Rock and A Hard Place: From his perch on the Assembly's emergency budget committee, District 27 Rep. Bill Monning gets to experience firsthand Republican intransigence and gubernatorial strong-arming.

Stubborn in Sacramento

Central Coast Assemblyman Bill Monning gets a lesson in the politics of intractability.

By Traci Hukill


In his long career as a negotiator, District 27 Assemblymember Bill Monning has seen some contentious disputes: between farmworkers and owners, aggrieved community members and sheriffs, Israelis and Palestinians. So when he shows his exasperation over the state's budget stalemate, you know it's bad.

Tomorrow night Gov. Schwarzenegger will deliver his State of the State address, and along with it the well-publicized bad news that California still has no budget. If recent press conferences are any indication, he'll assign equal blame to Democrat and Republican lawmakers, scold them both for being beholden to special interests and then propose his own fix. And Monning, a freshman Democrat who sits on the Assembly's emergency budget committee, will have a hard time swallowing that.

What sticks in Monning's craw is that while the Democrats are making tough choices and incurring the wrath of the party faithful in the name of progress on the budget, Republicans are just saying no--to everything. "We've just reached a point where we gave and gave and gave and got absolutely zero reciprocation," Monning says.

On one side of the Dems are the GOP legislators, who have refused to countenance any new taxes at all, no matter how large the deficit looms ($42 billion by June 2010) or how quickly collapse approaches (in February the state runs out of cash). California's two-thirds majority requirement on new taxes allows them this luxury. "Over a third of the elected officials in California are not engaging," Monning fumes. "They're only pushing the red button. They won't agree to any tax, anywhere, anytime."

On the other side is the governor, who Monning says wants to use the budget stalemate to weaken unions and environmental protections. While Schwarzenegger acknowledges the need for new taxes--his own budget proposal contains $15 billion in new revenue--last week he vetoed the Democrats' proposed budget. The problem was not that its $18 billion deficit fix contained $9 billion in new taxes, but that it didn't contain enough economic stimulus.
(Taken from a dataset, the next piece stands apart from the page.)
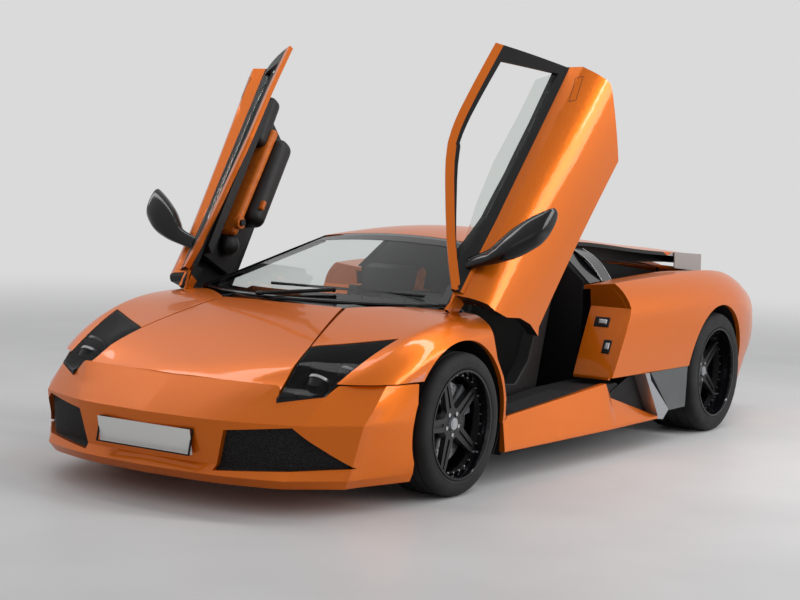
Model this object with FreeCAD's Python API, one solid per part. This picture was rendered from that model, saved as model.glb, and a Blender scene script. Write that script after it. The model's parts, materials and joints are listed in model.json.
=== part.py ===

Democrats say that's Arnoldese for weakening labor and CEQA standards. Schwarzenegger's own budget (which closes $41.7 billion worth of the deficit gap, twice as much as the Democrats' plan) proposes furloughing public employees two days a month and bypassing environmental review on 10 big transportation projects currently hung up in court. "Here's a guy who is praised as the environmental governor and he's trying to use the budget crisis to erode important achievements in the area of environmental protections," Monning says.

As of presstime Tuesday, negotiations among Democratic and Republican lawmakers and the governor were set to resume.